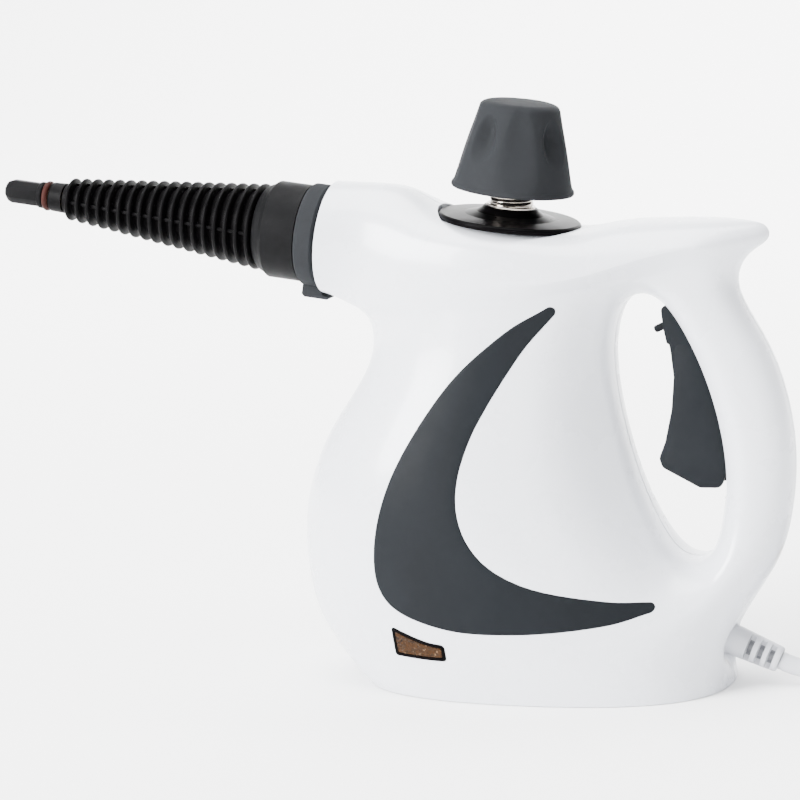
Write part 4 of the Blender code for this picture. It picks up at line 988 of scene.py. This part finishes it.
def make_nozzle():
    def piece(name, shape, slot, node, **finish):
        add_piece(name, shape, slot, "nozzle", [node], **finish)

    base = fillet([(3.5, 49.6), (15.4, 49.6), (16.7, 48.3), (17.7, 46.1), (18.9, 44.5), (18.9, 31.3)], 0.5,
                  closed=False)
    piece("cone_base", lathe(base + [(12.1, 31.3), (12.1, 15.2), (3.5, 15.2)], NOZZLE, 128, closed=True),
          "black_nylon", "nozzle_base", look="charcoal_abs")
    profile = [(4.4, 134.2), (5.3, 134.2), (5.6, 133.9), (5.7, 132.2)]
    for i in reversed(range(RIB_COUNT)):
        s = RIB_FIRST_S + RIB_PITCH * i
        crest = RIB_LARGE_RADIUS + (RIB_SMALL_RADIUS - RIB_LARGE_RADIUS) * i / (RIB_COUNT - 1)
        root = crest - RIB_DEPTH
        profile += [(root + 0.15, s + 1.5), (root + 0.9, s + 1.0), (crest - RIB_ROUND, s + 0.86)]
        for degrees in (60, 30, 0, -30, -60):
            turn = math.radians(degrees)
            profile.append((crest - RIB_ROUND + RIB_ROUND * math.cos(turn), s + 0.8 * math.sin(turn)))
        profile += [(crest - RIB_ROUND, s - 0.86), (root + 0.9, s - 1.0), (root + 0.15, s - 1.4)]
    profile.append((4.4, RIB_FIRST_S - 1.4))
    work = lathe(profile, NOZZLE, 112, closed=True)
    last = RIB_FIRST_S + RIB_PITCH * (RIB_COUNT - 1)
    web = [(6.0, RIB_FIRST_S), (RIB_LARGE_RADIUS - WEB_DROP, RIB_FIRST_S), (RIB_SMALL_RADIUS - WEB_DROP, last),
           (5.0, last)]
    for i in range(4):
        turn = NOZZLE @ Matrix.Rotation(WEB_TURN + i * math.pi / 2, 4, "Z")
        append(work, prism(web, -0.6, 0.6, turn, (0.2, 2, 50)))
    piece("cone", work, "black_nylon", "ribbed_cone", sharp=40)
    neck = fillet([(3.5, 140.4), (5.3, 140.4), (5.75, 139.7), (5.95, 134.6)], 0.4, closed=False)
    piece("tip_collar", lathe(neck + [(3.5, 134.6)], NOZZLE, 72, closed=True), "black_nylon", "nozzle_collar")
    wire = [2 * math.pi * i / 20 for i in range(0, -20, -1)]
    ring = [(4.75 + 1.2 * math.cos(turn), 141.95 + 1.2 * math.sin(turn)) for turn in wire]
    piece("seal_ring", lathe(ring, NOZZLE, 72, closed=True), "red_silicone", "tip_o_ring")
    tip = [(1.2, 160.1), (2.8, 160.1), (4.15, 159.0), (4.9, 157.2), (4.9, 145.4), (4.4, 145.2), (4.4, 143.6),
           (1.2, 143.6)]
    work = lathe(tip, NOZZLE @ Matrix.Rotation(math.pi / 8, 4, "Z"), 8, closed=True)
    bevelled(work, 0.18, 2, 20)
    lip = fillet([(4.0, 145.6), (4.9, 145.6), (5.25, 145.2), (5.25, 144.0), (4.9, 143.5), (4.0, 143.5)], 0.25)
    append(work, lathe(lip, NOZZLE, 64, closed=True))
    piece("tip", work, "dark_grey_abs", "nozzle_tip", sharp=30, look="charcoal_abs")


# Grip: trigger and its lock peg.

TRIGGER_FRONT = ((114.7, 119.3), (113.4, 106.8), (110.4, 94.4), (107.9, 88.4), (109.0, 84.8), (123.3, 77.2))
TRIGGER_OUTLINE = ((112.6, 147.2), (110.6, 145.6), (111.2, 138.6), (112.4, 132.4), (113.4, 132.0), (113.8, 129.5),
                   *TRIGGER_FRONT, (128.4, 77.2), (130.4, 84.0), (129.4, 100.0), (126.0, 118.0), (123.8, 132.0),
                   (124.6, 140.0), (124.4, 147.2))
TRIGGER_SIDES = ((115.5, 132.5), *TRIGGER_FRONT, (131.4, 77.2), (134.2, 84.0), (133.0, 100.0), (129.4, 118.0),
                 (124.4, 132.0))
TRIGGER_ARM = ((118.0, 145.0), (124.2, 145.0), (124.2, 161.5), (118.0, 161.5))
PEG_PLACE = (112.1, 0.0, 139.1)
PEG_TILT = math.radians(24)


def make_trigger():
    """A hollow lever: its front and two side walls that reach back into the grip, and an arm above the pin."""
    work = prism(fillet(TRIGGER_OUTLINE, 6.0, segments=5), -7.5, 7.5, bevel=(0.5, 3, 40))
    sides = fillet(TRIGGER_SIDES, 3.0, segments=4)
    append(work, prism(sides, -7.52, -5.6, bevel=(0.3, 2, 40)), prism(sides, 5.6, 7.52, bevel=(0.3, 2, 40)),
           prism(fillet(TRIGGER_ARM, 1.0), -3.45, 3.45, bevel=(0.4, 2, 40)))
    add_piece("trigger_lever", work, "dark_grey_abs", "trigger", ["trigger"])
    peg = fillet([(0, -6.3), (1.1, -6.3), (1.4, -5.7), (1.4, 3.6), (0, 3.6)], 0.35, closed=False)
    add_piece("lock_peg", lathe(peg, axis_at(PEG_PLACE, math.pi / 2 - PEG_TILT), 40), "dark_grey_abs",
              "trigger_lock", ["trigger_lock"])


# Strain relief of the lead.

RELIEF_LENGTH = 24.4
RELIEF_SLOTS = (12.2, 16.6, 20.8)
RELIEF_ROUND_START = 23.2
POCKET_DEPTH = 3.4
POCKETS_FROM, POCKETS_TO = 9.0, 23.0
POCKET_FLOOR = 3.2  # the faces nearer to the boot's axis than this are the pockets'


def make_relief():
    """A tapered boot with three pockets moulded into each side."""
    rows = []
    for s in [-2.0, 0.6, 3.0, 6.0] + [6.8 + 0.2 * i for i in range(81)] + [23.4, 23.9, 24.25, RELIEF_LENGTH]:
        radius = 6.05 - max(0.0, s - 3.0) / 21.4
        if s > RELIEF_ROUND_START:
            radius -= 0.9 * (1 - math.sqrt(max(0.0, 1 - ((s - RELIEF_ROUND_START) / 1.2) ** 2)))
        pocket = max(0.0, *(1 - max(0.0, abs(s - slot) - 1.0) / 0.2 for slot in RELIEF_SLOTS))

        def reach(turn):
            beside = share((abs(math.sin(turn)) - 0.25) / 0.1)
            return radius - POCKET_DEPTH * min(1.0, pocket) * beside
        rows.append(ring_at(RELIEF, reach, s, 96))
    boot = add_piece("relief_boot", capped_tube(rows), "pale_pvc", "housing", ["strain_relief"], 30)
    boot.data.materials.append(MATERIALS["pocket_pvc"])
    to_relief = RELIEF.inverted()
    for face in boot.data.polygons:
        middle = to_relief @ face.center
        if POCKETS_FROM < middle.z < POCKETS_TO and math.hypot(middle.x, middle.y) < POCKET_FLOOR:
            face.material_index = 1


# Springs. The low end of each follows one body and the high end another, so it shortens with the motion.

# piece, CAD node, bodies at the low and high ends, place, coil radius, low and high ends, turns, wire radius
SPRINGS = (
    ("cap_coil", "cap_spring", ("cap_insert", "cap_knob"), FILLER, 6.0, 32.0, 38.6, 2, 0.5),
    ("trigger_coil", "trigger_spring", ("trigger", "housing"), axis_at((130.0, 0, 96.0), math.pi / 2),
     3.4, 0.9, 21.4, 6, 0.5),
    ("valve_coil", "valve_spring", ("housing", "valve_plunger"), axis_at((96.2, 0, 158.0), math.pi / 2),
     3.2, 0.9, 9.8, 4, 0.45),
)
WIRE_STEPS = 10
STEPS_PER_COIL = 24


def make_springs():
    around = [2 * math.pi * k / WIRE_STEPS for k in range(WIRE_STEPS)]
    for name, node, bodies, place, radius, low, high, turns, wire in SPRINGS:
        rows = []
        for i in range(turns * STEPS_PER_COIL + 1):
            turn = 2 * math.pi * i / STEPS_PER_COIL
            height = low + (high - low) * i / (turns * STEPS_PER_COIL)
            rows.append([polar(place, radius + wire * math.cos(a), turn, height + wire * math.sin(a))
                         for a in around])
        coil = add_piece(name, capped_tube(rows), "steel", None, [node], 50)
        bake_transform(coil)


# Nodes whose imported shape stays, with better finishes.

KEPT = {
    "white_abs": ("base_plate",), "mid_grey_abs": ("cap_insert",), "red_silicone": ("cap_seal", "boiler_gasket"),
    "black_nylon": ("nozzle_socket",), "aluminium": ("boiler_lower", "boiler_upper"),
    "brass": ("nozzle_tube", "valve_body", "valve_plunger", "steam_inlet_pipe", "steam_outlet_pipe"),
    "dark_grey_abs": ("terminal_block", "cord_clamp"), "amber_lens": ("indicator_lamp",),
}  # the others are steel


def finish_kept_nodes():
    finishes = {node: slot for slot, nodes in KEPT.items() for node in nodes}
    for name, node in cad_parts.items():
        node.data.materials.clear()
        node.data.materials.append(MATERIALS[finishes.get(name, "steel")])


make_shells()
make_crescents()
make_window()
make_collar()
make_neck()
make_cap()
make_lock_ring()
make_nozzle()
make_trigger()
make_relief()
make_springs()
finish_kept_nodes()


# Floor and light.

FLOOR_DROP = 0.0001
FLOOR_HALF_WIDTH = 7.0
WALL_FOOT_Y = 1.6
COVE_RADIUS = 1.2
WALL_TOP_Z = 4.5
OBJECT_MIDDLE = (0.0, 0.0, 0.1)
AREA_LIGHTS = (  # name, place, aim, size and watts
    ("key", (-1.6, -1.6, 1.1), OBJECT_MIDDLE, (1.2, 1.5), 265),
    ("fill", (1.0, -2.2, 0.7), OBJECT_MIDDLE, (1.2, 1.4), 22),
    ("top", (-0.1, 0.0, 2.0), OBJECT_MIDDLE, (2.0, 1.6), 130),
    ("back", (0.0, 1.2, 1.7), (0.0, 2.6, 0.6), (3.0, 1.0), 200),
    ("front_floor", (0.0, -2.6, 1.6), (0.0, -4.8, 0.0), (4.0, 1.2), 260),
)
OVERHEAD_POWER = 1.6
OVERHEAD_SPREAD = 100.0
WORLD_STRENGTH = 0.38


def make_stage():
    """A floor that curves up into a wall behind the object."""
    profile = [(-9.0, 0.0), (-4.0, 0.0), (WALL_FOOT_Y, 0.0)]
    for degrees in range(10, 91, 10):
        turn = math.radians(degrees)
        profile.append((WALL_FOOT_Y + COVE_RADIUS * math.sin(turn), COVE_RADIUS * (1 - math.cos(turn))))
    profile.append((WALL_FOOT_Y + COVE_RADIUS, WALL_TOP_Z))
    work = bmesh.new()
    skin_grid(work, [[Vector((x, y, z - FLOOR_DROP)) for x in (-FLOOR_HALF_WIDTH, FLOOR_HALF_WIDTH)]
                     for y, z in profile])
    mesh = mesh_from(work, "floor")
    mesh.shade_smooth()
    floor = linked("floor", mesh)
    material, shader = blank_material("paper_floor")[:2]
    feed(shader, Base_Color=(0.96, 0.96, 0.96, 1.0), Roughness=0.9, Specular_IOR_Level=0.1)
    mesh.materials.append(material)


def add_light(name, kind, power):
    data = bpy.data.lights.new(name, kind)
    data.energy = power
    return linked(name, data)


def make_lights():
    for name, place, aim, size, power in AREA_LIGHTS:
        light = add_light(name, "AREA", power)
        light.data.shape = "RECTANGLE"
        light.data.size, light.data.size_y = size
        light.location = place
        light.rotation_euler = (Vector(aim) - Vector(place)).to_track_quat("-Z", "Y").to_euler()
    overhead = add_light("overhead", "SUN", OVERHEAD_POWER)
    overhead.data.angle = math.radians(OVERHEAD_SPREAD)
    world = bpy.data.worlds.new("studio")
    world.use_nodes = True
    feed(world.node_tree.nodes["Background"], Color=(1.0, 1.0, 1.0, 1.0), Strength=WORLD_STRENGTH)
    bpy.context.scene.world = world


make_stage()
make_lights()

--

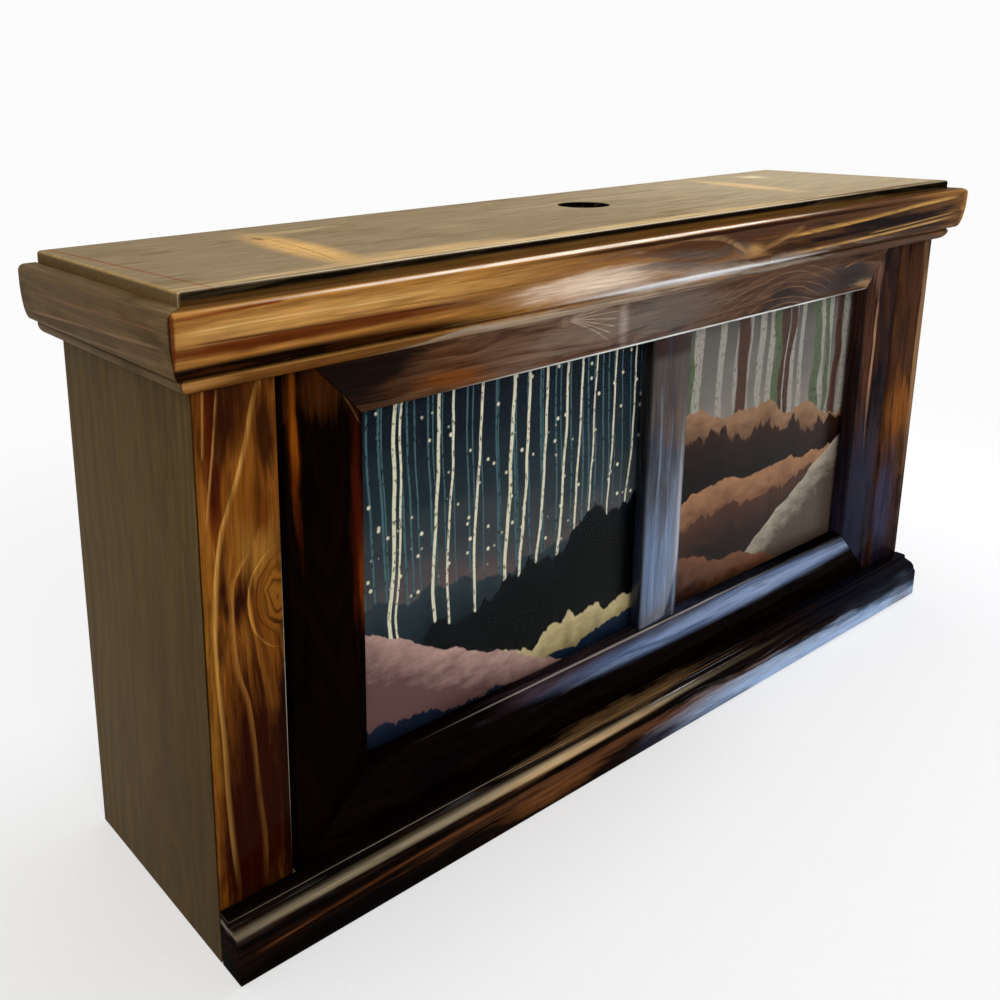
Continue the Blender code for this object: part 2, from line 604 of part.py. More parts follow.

==

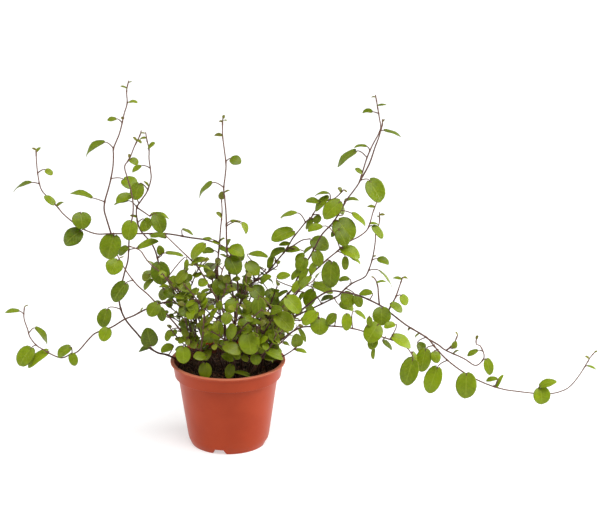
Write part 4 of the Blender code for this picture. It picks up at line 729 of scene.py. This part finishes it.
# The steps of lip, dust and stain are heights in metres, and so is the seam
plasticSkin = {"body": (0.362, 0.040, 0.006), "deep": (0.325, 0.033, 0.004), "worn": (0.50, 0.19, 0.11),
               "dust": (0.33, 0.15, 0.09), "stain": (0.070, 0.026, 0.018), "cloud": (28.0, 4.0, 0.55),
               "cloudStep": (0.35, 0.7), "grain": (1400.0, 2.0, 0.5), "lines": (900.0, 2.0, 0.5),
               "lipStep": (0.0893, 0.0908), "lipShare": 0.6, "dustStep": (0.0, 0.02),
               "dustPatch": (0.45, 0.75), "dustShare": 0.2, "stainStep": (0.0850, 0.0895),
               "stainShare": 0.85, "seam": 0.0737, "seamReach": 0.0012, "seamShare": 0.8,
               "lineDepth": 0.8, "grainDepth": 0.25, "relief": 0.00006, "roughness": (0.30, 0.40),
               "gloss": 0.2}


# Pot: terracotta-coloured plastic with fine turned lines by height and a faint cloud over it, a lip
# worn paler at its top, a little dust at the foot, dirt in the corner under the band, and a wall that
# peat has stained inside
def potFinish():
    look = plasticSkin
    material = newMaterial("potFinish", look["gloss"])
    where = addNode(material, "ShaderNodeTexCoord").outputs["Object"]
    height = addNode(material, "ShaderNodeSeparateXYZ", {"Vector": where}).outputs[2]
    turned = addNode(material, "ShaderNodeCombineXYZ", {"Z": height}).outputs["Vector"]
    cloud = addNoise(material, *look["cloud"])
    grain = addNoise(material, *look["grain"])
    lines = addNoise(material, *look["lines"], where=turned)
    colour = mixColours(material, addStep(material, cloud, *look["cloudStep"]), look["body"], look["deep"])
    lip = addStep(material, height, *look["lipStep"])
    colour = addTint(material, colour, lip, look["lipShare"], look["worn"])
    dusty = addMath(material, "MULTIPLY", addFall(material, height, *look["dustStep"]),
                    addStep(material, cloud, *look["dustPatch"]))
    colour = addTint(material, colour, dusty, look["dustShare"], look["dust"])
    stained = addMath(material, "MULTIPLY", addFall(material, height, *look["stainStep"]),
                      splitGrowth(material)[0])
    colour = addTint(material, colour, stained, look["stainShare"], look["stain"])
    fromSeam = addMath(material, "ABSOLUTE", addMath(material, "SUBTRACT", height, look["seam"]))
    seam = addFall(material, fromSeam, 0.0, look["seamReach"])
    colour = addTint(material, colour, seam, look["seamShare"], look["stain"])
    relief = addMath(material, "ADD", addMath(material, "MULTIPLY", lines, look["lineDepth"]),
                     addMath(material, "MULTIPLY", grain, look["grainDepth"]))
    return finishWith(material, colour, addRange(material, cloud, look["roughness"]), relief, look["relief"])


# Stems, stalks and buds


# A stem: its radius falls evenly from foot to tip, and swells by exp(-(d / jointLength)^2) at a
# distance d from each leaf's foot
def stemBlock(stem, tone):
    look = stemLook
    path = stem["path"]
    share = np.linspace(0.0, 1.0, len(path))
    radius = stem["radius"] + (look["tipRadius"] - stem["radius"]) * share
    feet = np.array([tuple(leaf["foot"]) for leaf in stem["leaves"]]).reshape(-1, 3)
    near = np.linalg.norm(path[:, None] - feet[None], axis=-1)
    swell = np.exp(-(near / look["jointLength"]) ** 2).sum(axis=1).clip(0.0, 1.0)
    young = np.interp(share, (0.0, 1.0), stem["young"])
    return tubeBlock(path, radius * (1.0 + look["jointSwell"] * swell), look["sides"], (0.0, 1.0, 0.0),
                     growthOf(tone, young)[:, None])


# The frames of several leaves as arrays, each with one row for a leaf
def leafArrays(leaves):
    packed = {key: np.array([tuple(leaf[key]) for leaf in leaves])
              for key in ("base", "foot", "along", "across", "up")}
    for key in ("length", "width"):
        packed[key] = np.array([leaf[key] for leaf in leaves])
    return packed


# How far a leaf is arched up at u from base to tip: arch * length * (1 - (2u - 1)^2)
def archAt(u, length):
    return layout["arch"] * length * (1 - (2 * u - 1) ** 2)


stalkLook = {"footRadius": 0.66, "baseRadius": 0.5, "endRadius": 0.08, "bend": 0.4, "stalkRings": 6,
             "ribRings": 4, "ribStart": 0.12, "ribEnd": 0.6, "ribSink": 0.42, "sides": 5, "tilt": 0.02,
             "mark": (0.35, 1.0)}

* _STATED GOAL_
Within the material above, transcribe exactly the lines that run from the line holding "bake_transform(coil)" through the line holding "WORLD_STRENGTH = 0.38".

* _WRITTEN ANSWER_
        bake_transform(coil)


# Nodes whose imported shape stays, with better finishes.

KEPT = {
    "white_abs": ("base_plate",), "mid_grey_abs": ("cap_insert",), "red_silicone": ("cap_seal", "boiler_gasket"),
    "black_nylon": ("nozzle_socket",), "aluminium": ("boiler_lower", "boiler_upper"),
    "brass": ("nozzle_tube", "valve_body", "valve_plunger", "steam_inlet_pipe", "steam_outlet_pipe"),
    "dark_grey_abs": ("terminal_block", "cord_clamp"), "amber_lens": ("indicator_lamp",),
}  # the others are steel


def finish_kept_nodes():
    finishes = {node: slot for slot, nodes in KEPT.items() for node in nodes}
    for name, node in cad_parts.items():
        node.data.materials.clear()
        node.data.materials.append(MATERIALS[finishes.get(name, "steel")])


make_shells()
make_crescents()
make_window()
make_collar()
make_neck()
make_cap()
make_lock_ring()
make_nozzle()
make_trigger()
make_relief()
make_springs()
finish_kept_nodes()


# Floor and light.

FLOOR_DROP = 0.0001
FLOOR_HALF_WIDTH = 7.0
WALL_FOOT_Y = 1.6
COVE_RADIUS = 1.2
WALL_TOP_Z = 4.5
OBJECT_MIDDLE = (0.0, 0.0, 0.1)
AREA_LIGHTS = (  # name, place, aim, size and watts
    ("key", (-1.6, -1.6, 1.1), OBJECT_MIDDLE, (1.2, 1.5), 265),
    ("fill", (1.0, -2.2, 0.7), OBJECT_MIDDLE, (1.2, 1.4), 22),
    ("top", (-0.1, 0.0, 2.0), OBJECT_MIDDLE, (2.0, 1.6), 130),
    ("back", (0.0, 1.2, 1.7), (0.0, 2.6, 0.6), (3.0, 1.0), 200),
    ("front_floor", (0.0, -2.6, 1.6), (0.0, -4.8, 0.0), (4.0, 1.2), 260),
)
OVERHEAD_POWER = 1.6
OVERHEAD_SPREAD = 100.0
WORLD_STRENGTH = 0.38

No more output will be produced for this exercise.